Hence, the frequency of the received signal appears to be different from the frequency of transmitted signal. This frequency shift is proportional to the relative velocity between the transmitter and receiver and is referred to as the "Doppler spread". To understand this change in frequency, we can evaluate the rate of change of phase delay $\triangle\Phi$ .

The additional distance $\triangle d$ travelled by the wave due to the reciever motion can be obtained as $\triangle d = \triangle t.v.\cos\theta$ . Using this, we can obtain the phase delay as

$\triangle\Phi = \frac{2\pi\triangle d}{\lambda} = \frac{2\pi\triangle v }{\lambda}\cos\theta$

Thus, this phase delay gives rise to a frequency shift as

$f_D = \frac{1}{2\pi} \frac{\triangle\Phi}{\triangle t} = \frac{v}{\lambda} \cos\theta$

This relation provides key intuition:

Higher user velocity → larger Doppler shift → faster channel variation
Higher carrier frequency (smaller $\lambda$ ) → increased Doppler shift

The signal received by the moving antenna in free space can be expressed as

$E(f,t,(r,\theta,\psi)) = \frac{\alpha\left(\theta,\psi,f\right)\cos{2\pi f((1-\frac{v}{c})t-\frac{r}{c})}}{r+vt}.$

From above expression, the Doppler shift is $-\frac{fv}{c}=\frac{v}{\lambda}$ , where the negative sign signifies a drop in frequency when the receiver moves away from the source.

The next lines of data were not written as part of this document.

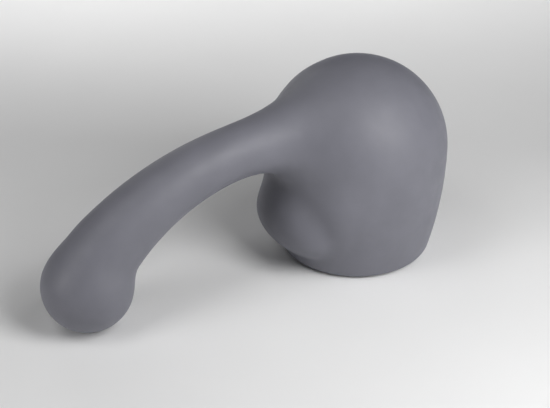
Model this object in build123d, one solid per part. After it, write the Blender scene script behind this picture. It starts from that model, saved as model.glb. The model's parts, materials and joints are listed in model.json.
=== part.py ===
"""Weighted silicone attachment for a wand massager.

A hollow silicone hood pulls over the round head of a wand. A curved arm leaves the hood's side
and ends in a ball tip. Steel weights on a bent rod are sealed inside the arm and the tip.

Frame: the origin is the centre of the hood's mouth, in the plane of its rim. +Z runs up the hood's
axis to the crown, and the arm reaches out along +X. Y = 0 is the plane of symmetry. Millimetres.
"""

from build123d import *
from math import atan2, cos, degrees, exp, radians, sin, sqrt, tan
import os

# Hood, outside
hood_r = 37.5              # at the equator
equator_z = 47.2
side_arc_r = 175.0         # the side narrows to the rim along this arc
rim_round = 3.0
hood_height = equator_z + hood_r

# Socket for the wand's head, inside the hood
socket_r = 29.5
socket_centre_z = 46.0
mouth_r = 25.0             # the lip that grips the wand's neck
ledge_z = 3.0              # the liner stands on the skin at this height
lip_land = 8.0             # straight length of the liner's lip
liner_wall = 2.5
rim_hole_r = 25.5          # the skin's own opening, just clear of the liner's lip
rim_hole_round = 1.0
rib_zs = (20.0, 28.0, 36.0)
rib_height = 1.0
rib_round = 1.6

# Arm centreline: a straight root inside the hood, then two arcs that bend down to the tip
arm_root_x = 30.0
arm_root_z = 58.5
arm_heading = 10.0                          # degrees above +X at the root
arm_bends = ((100.0, 52.4), (45.0, 24.6))   # radius, and degrees turned
arm_length = sum(radius * radians(turn) for radius, turn in arm_bends)

# Arm section: slender in the middle, thicker at the tip, flared where it meets the hood.
# Stations along the arm are millimetres past its root.
arm_mid_r = 10.6
arm_end_r = 16.6
arm_growth = 2.25          # power of the share of the arm's length
flare_r = 15.3
flare_station = -18.0
flare_length = 22.8
arm_start = -10.0          # the arm's first section, buried in the hood
section_count = 14

# Ball tip, resting on the same plane as the rim
tip_r = 18.0
tip_offset = 1.25          # the ball's centre lies this far inside the arm's line

# Low swelling on the hood's wall, under the arm
swell_x = 28.4
swell_z = 22.0
swell_r = 13.8
swell_half_width = 22.5

# Blends between those forms
hood_blend = 7.0
tip_blend = 6.0

# Saddle plate that holds the rod against the socket's dome
saddle_wall = 2.5
saddle_tilt = 24.0         # degrees above +X, seen from the socket's centre
saddle_half_angle = 33.0
key_hole_r = 2.0           # silicone flows through these holes and locks the plate
key_hole_angle = 24.0      # degrees off the saddle's axis
key_hole_count = 8
boss_r = 8.0
boss_start = -6.0
boss_end = 10.0

# Rod and its fasteners
rod_r = 3.0
rod_start = 2.0
rod_in_ball = 9.0          # length screwed into the ball weight
washer_r = 7.5
washer_thick = 1.6
nut_across_flats = 10.0
nut_thick = 5.0
nut_chamfer = 0.6

# Weights
weight_r = 7.5
weight_length = 12.0
weight_count = 5
weight_chamfer = 1.0
spacer_r = 4.8             # small enough to sit wholly on a nut's face
ball_weight_r = 13.0
ball_flat = 12.0           # the tip nut's seat, from the ball weight's centre

first_station = boss_end + washer_thick + nut_thick
seat_station = arm_length - ball_flat
last_station = seat_station - nut_thick
spacer_thick = (last_station - first_station - weight_count * weight_length) / (weight_count + 1)

UPWARD = (Align.CENTER, Align.CENTER, Align.MIN)
DOWNWARD = (Align.CENTER, Align.CENTER, Align.MAX)


def arm_station(s):
    """Point (x, z) and heading in degrees of the arm's centreline at station s."""
    heading = radians(arm_heading)
    x, z = arm_root_x, arm_root_z
    if s <= 0:
        return x + s * cos(heading), z + s * sin(heading), arm_heading
    for radius, turn in arm_bends:
        turned = min(s / radius, radians(turn))
        x += radius * (sin(heading) - sin(heading - turned))
        z += radius * (cos(heading - turned) - cos(heading))
        heading -= turned
        s -= turned * radius
    return x, z, degrees(heading)


def arm_point(s):
    x, z, _ = arm_station(s)
    return Vector(x, 0, z)


def arm_plane(s):
    """Plane across the arm at station s, with its normal along the arm."""
    x, z, heading = arm_station(s)
    ahead = Vector(cos(radians(heading)), 0, sin(radians(heading)))
    return Plane(origin=(x, 0, z), x_dir=(0, 1, 0), z_dir=ahead)


def arm_radius(s):
    thicker = (arm_end_r - arm_mid_r) * (max(s, 0) / arm_length) ** arm_growth
    return arm_mid_r + thicker + flare_r * exp(-(((s - flare_station) / flare_length) ** 2))


def tip_centre():
    x, _, heading = arm_station(arm_length)
    return Vector(x + tip_offset * sin(radians(heading)), 0, tip_r)


def arc_about(centre, start, end):
    """The short arc from start to end about centre, in a sketch's own coordinates."""
    (cx, cz), (sx, sz), (ex, ez) = centre, start, end
    radius = sqrt((sx - cx) ** 2 + (sz - cz) ** 2)
    angle = (atan2(sz - cz, sx - cx) + atan2(ez - cz, ex - cx)) / 2
    return ThreePointArc(start, (cx + radius * cos(angle), cz + radius * sin(angle)), end)


def turned(profile):
    """A profile in the XZ plane turned about Z, with its seam at -X, away from the arm."""
    return Rot(0, 0, 180) * revolve(profile.sketch, Axis.Z)


def hood_form():
    """The hood's outside as a full solid: domed crown, tapering side and rounded rim."""
    side_x = hood_r - side_arc_r
    inner_r = side_arc_r - rim_round
    round_x = side_x + sqrt(inner_r ** 2 - (equator_z - rim_round) ** 2)
    reach = side_arc_r / inner_r
    edge = (side_x + (round_x - side_x) * reach, equator_z + (rim_round - equator_z) * reach)
    with BuildSketch(Plane.XZ) as profile:
        with BuildLine():
            Line((0, 0), (round_x, 0))
            arc_about((round_x, rim_round), (round_x, 0), edge)
            arc_about((side_x, equator_z), edge, (hood_r, equator_z))
            arc_about((0, equator_z), (hood_r, equator_z), (0, hood_height))
            Line((0, hood_height), (0, 0))
        make_face()
    return turned(profile)


def socket_side():
    """Radius of the arc that widens the socket from its lip to its equator, on the inside."""
    rise, widen = socket_centre_z - ledge_z - lip_land, socket_r - mouth_r
    return (rise ** 2 + widen ** 2) / (2 * widen)


def socket_form(wall):
    """The socket grown by a wall: straight lip, widening side and domed end, from the ledge up."""
    lip_r, belly_r, lip_top = mouth_r + wall, socket_r + wall, ledge_z + lip_land
    crown = socket_centre_z + belly_r
    with BuildSketch(Plane.XZ) as profile:
        with BuildLine():
            Polyline((0, ledge_z), (lip_r, ledge_z), (lip_r, lip_top))
            arc_about((belly_r - socket_side(), socket_centre_z), (lip_r, lip_top), (belly_r, socket_centre_z))
            arc_about((0, socket_centre_z), (belly_r, socket_centre_z), (0, crown))
            Line((0, crown), (0, ledge_z))
        make_face()
    return turned(profile)


def swelling_form():
    """A spheroid, widest across the hood, whose outer part stands proud of the wall."""
    with BuildSketch(Plane.XY) as profile:
        Ellipse(swell_r, swell_half_width)
        Rectangle(swell_r, 2 * swell_half_width, align=(Align.MAX, Align.CENTER), mode=Mode.SUBTRACT)
    return Pos(swell_x, 0, swell_z) * revolve(profile.sketch, Axis.Y)


def arm_form():
    """The arm, lofted through round sections from inside the hood to its end in the ball."""
    step = (arm_length - arm_start) / (section_count - 1)
    stations = [arm_start + step * k for k in range(section_count)]
    return loft([arm_plane(s) * Circle(arm_radius(s)) for s in stations])


def outside_form():
    """Everything inside the skin's outer surface, with the forms blended into each other."""
    body = hood_form() + swelling_form() + arm_form()
    joins = body.edges().filter_by(GeomType.BSPLINE).filter_by_position(Axis.X, arm_start, boss_end + arm_root_x)
    body = fillet(joins, hood_blend)
    body += Pos(tip_centre()) * Sphere(tip_r)
    neck = body.edges().filter_by(GeomType.BSPLINE).group_by(Axis.X)[-1]
    return fillet(neck, tip_blend)


def make_rod():
    """Spring-steel rod along the arm's centreline, from the saddle into the ball weight."""
    first_radius, first_turn = arm_bends[0]
    bend_end = first_radius * radians(first_turn)
    rod_end = seat_station + rod_in_ball
    with BuildLine() as path:
        for start, end in ((rod_start, bend_end), (bend_end, rod_end)):
            ThreePointArc(arm_point(start), arm_point((start + end) / 2), arm_point(end))
    return sweep(arm_plane(rod_start) * Circle(rod_r), path.wire())


def make_liner():
    """Soft inner cup, with grip ribs round the part that holds the wand's head."""
    outside = socket_form(liner_wall)
    cup = outside - socket_form(0)
    for z in rib_zs:
        wall_r = socket_r - socket_side() + sqrt(socket_side() ** 2 - (socket_centre_z - z) ** 2)
        rib = Pos(0, 0, z) * Torus(wall_r + rib_round - rib_height, rib_round)
        cup += rib & outside
    return cup


def make_saddle(rod):
    """Rigid plate that lies on the liner's dome, with a boss that holds the rod."""
    outside_r = socket_r + liner_wall + saddle_wall
    reach = 2 * outside_r
    with BuildSketch(Plane.XZ) as section:
        with BuildLine():
            Polyline((0, 0), (reach * tan(radians(saddle_half_angle)), reach), (0, reach), close=True)
        make_face()
    tilt = radians(saddle_tilt)
    across = Plane(origin=(0, 0, socket_centre_z), x_dir=(0, 1, 0), z_dir=(cos(tilt), 0, sin(tilt)))
    plate = Pos(0, 0, socket_centre_z) * Sphere(outside_r) & across * revolve(section.sketch, Axis.Z)
    plate += arm_plane(boss_end) * Cylinder(boss_r, boss_end - boss_start, align=DOWNWARD)
    for k in range(key_hole_count):
        around = Rot(0, 0, 360 * k / key_hole_count) * Rot(0, key_hole_angle, 0)
        plate -= across * around * Cylinder(key_hole_r, reach, align=UPWARD)
    return plate - socket_form(liner_wall) - rod


def make_washer(rod):
    return arm_plane(boss_end) * Cylinder(washer_r, washer_thick, align=UPWARD) - rod


def make_nut(near_face, rod):
    """A hexagon nut on the rod, with the face nearer the hood on the plane near_face."""
    blank = extrude(RegularPolygon(nut_across_flats / 2, 6, major_radius=False), nut_thick)
    turned_blank = Cylinder(nut_across_flats / sqrt(3), nut_thick, align=UPWARD)
    turned_blank = chamfer(turned_blank.edges().filter_by(GeomType.CIRCLE), nut_chamfer)
    return near_face * (blank & turned_blank) - rod


def make_weight(k, rod):
    """Steel weight number k, counted from the hood, threaded on the rod."""
    middle = first_station + spacer_thick + k * (weight_length + spacer_thick) + weight_length / 2
    weight = Cylinder(weight_r, weight_length)
    weight = chamfer(weight.edges().filter_by(GeomType.CIRCLE), weight_chamfer)
    return arm_plane(middle) * weight - rod


def make_spacer(k, rod, neighbours):
    """Soft spacer number k, squeezed between its neighbours, so its faces follow theirs."""
    middle = first_station + k * (weight_length + spacer_thick) + spacer_thick / 2
    spacer = arm_plane(middle) * Cylinder(spacer_r, 2 * spacer_thick) - rod
    for neighbour in neighbours:
        spacer -= neighbour
    return max(spacer.solids(), key=lambda solid: solid.volume)


def make_ball_weight(rod):
    """Steel ball in the tip, with a flat seat for the nut and a hole for the rod."""
    beyond = arm_plane(seat_station) * Cylinder(2 * ball_weight_r, ball_weight_r + ball_flat, align=UPWARD)
    return (Pos(arm_point(arm_length)) * Sphere(ball_weight_r) & beyond) - rod


def make_skin(core):
    """One moulding of soft silicone over everything else: hood, arm, tip and rim."""
    opening = Cylinder(rim_hole_r, ledge_z, align=UPWARD)
    skin = outside_form() - opening - socket_form(liner_wall)
    mouth_edge = skin.edges().filter_by(GeomType.CIRCLE).group_by(Axis.Z)[0].sort_by(SortBy.RADIUS)[0]
    skin = fillet(mouth_edge, rim_hole_round)
    for piece in core:
        skin -= piece
    return skin


def main():
    os.makedirs("parts", exist_ok=True)
    rod = make_rod()
    parts = {
        "spine_rod": rod,
        "saddle_plate": make_saddle(rod),
        "root_washer": make_washer(rod),
        "root_nut": make_nut(arm_plane(boss_end).offset(washer_thick), rod),
        "tip_nut": make_nut(arm_plane(seat_station).offset(-nut_thick), rod),
        "tip_weight": make_ball_weight(rod),
    }
    train = [parts["root_nut"]]
    for k in range(weight_count):
        parts[f"arm_weight_{k + 1}"] = make_weight(k, rod)
        train.append(parts[f"arm_weight_{k + 1}"])
    train.append(parts["tip_nut"])
    for k in range(weight_count + 1):
        parts[f"arm_spacer_{k + 1}"] = make_spacer(k, rod, train[k:k + 2])
    parts["outer_skin"] = make_skin(parts.values())
    parts["socket_liner"] = make_liner()
    for name, shape in parts.items():
        print(f"{name}: {shape.volume:.0f} mm3, {len(shape.solids())} solid")
        export_step(shape, f"parts/{name}.step")


main()
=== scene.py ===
"""A weighted silicone attachment for a wand massager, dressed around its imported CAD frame.

The skin is one smooth surface, found from a distance field whose forms melt into each other. The socket's
liner is turned from its profile. The sealed steel core keeps its CAD meshes. Lengths are in millimetres
until a mesh is made, and then in metres, as the frame is. Lamps and camera are placed in metres.
"""

import json
from math import cos, pi, radians, sin

import bpy
import numpy as np
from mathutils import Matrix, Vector


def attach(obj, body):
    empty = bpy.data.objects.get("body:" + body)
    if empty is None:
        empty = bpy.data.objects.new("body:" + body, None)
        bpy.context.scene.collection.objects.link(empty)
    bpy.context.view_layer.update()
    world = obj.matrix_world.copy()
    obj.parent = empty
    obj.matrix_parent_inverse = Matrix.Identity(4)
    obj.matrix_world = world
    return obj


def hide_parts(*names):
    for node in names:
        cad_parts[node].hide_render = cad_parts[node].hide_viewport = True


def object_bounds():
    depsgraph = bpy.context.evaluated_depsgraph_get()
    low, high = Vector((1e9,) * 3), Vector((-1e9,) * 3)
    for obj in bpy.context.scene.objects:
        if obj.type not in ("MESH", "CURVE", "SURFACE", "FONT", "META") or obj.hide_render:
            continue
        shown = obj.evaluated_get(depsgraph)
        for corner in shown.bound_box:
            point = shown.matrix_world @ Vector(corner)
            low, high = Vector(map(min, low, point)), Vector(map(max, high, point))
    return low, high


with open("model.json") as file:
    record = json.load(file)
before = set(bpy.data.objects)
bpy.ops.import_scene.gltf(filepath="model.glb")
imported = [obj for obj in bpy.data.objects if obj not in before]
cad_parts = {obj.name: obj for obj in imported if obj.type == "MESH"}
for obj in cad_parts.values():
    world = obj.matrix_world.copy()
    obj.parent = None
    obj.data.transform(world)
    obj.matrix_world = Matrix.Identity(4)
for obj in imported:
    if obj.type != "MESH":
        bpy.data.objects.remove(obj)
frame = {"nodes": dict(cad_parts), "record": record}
cad_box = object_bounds()

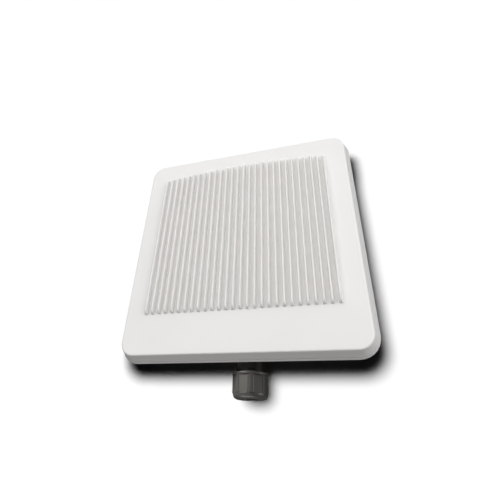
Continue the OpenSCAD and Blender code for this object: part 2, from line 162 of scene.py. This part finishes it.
def moulded(name, base, dark, rough, grain, depth, tint, specular):
    """Moulded plastic: fine spark grain, faint cloudy tone, roughness that varies with both."""
    m = NodeMaterial(name)
    cloud = m.noise(scale=18.0, detail=4.0, rough=0.6)
    fine = m.noise(scale=grain, detail=2.0, rough=0.6)
    colour = m.mix(m.span(cloud, low=0.0, high=tint), base, dark)
    if name in BOUNCE_HELD:
        axes = m.node("ShaderNodeSeparateXYZ")
        m.feed(m.coords, axes.inputs[0])
        above = m.maths("GREATER_THAN", axes.outputs[2], BOUNCE_LEVEL)
        bounced = m.mix(above, BOUNCE_BELOW, BOUNCE_ABOVE)
        colour = m.mix(m.node("ShaderNodeLightPath").outputs["Is Diffuse Ray"], colour, bounced)
    m.put("Base Color", colour)
    m.put("Roughness", m.span(m.maths("ADD", cloud, fine), low=rough - 0.05, high=rough + 0.07,
                              from_low=0.7, from_high=1.3))
    m.put("Specular IOR Level", specular)
    m.bump(fine, strength=0.35, distance=depth)
    m.bump(m.voronoi(scale=grain * 0.6), strength=0.15, distance=depth)
    return m.material


def rubber(name, base, light, rough):
    """Matt rubber with a cloudy bloom."""
    m = NodeMaterial(name)
    bloom = m.noise(scale=90.0, detail=5.0, rough=0.65)
    fine = m.noise(scale=3000.0, detail=2.0, rough=0.6)
    m.put("Base Color", m.mix(m.span(bloom, low=0.0, high=0.5), base, light))
    m.put("Roughness", m.span(bloom, low=rough - 0.06, high=rough + 0.12))
    m.put("Specular IOR Level", 0.35)
    m.bump(fine, strength=0.4, distance=2e-5)
    return m.material


def metal(name, base, dark, rough, stretch):
    """Metal with fine brushed lines; the stretch sets their direction."""
    m = NodeMaterial(name)
    lines = m.noise(scale=900.0, detail=2.0, rough=0.5, stretch=stretch)
    cloud = m.noise(scale=60.0, detail=4.0, rough=0.6)
    m.put("Base Color", m.mix(m.span(cloud, low=0.0, high=0.6), base, dark))
    m.put("Metallic", 1.0)
    m.put("Roughness", m.span(lines, low=rough - 0.07, high=rough + 0.12))
    m.bump(lines, strength=0.2, distance=1e-5)
    return m.material


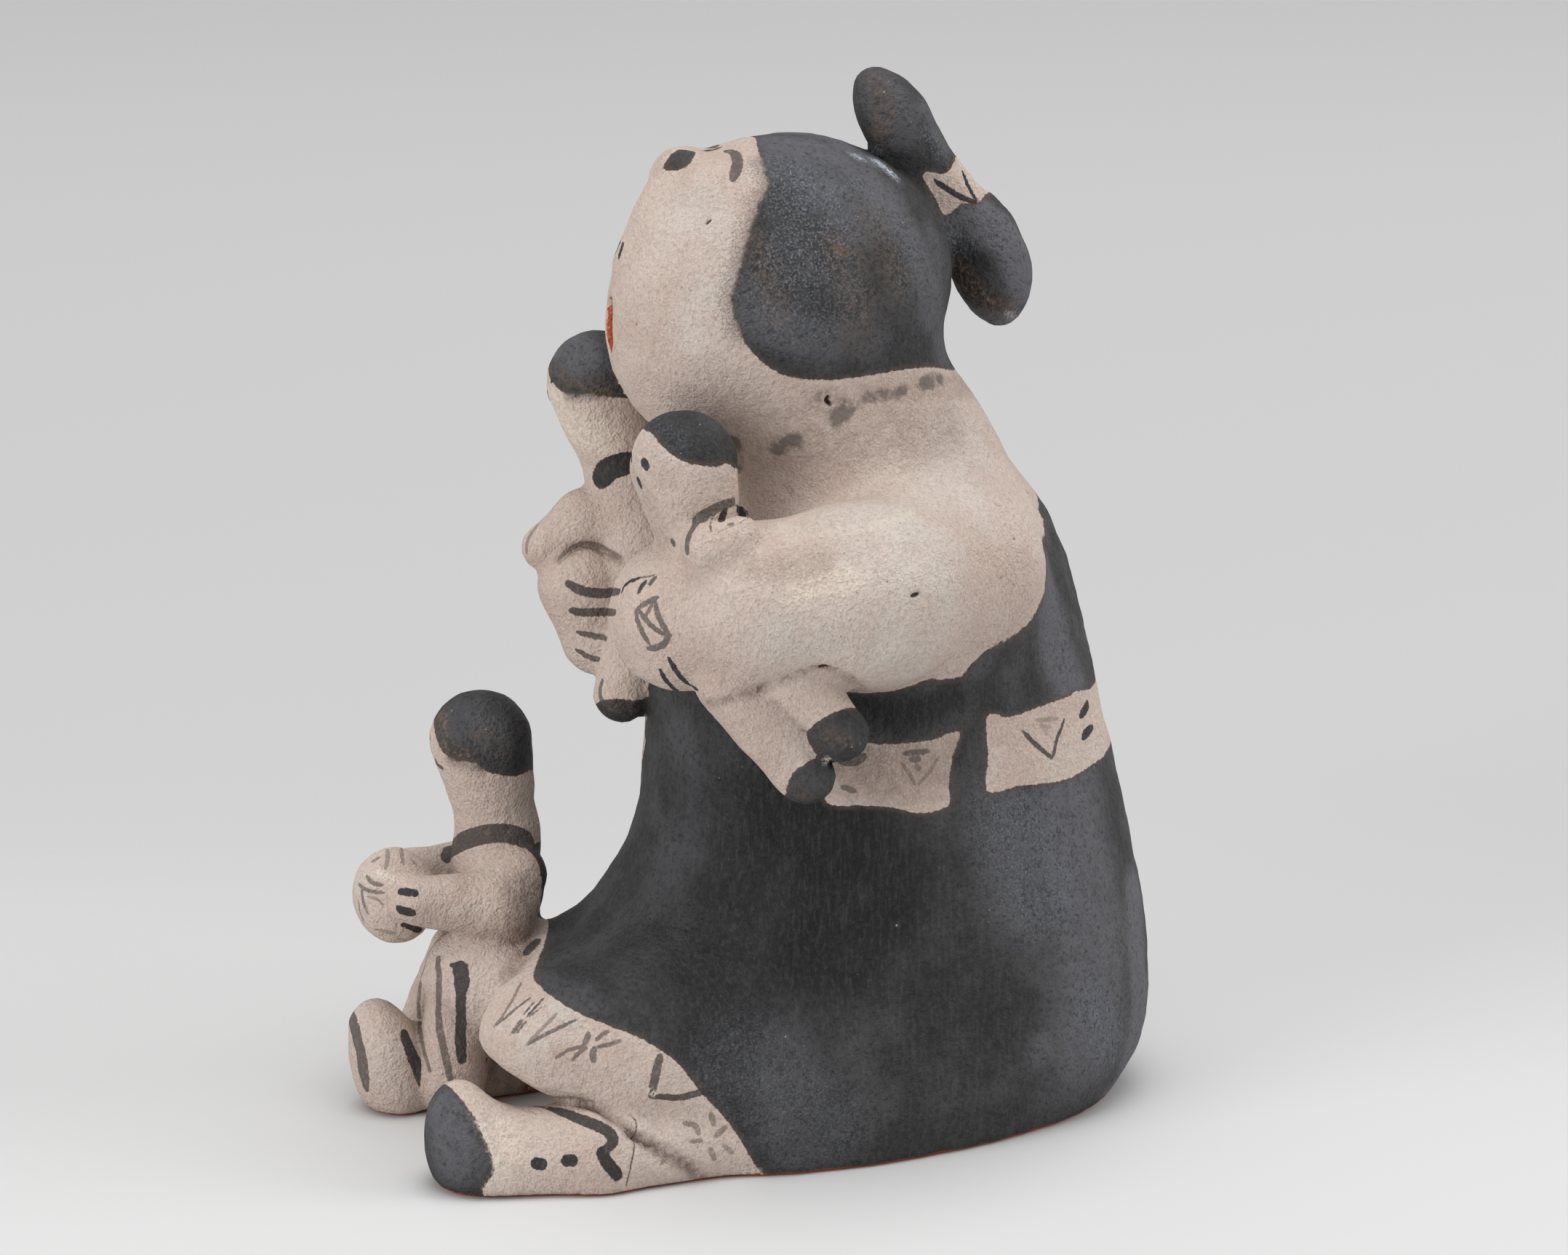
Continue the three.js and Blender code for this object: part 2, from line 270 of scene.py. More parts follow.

Another closely related concept to understand from doppler shift is the "coherence time," which is the time duration over which the channel impulse response, or frequency response, remains strongly correlated or predictable. In practical terms, it represents the time scale over which the wireless channel can be considered approximately constant.

The coherence time of the channel and the Doppler shift are inversely related. This relationship is often approximated by the following equation:

$T_c \approx \frac{1}{f_{D,\text{max}}}$

where $T_c$ is the coherence time and $f_{D,\text{max}}$ is the maximum Doppler shift.

This is because the coherence time dictates how long the channel remains approximately constant, while the Doppler shift affects how rapidly the channel conditions change due to motion. Systems with shorter coherence times require more frequent channel estimation and adaptation to track the rapidly changing channel conditions caused by motion. Conversely, systems with longer coherence times can maintain relatively stable channel estimates for longer duration, requiring less frequent channel estimation and adaption of transmission signal.

Let us now try to understand the effect of obstacles by considering a reflecting wall.

This scenario involves the superposition of a direct path and a reflected path, giving rise to delay spread, defined as the time difference between the first and last arriving signal components.

This configuration corresponds to the classical two-ray propagation model, widely used in cellular system analysis because it captures the dominant behavior of ground reflection and line-of-sight propagation.

The received signal is

$E(f,t,(r,\theta,\psi)) = \frac{\alpha\cos{2\pi f(t-\frac{r}{c})}}{r} -\frac{\alpha\cos{2\pi f(t-\frac{2d-r}{c})}}{2d-r}.$

The phase difference between the two paths is

$\triangle\Theta = \frac{4\pi f}{c}(d-r) + \pi.$

Constructive interference occurs when $\triangle\Theta$ is a multiple of $2\pi$ , and destructive interference occurs at odd multiples of $\pi$ , producing spatial fading patterns.

The delay spread is

$T_d = \frac{2d-r}{c} - \frac{r}{c}.$

The coherence bandwidth is

$B_C = \frac{1}{T_d}.$

A larger delay spread implies frequency-selective fading, requiring equalization or multicarrier modulation (e.g., OFDM), whereas small delay spread leads to flat fading channels that are simpler to handle.

Wireless channel modeling therefore captures time variation (Doppler), frequency selectivity (delay spread), and large-scale decay (two-ray breakpoint behavior).

Together, these parameters determine:

Channel estimation rate → governed by Doppler and coherence time
Equalization complexity → governed by delay spread and coherence bandwidth
Cell coverage limits → governed by pathloss and breakpoint distance

Hence, understanding these effects is essential for designing reliable, high-performance wireless communication systems in realistic environments.

Summary of Channel Parameters and System Impact

Parameter	Physical Meaning	Impact on System Design
Doppler shift $f_D$	Rate of frequency change due to motion	Determines channel estimation speed
Coherence time $T_c$	Time duration of channel stability	Guides pilot spacing in time
Delay spread $T_d$	Spread of multipath arrival times	Causes intersymbol interference
Coherence bandwidth $B_c$	Frequency range with similar fading	Determines flat vs frequency-selective fading
Breakpoint distance $d_{bp}$	Transition from $1/r^2$ to $1/r^4$ decay	Governs practical cell radius

Together, these parameters provide a complete time-frequency characterization of wireless channels and form the basis for robust communication system design.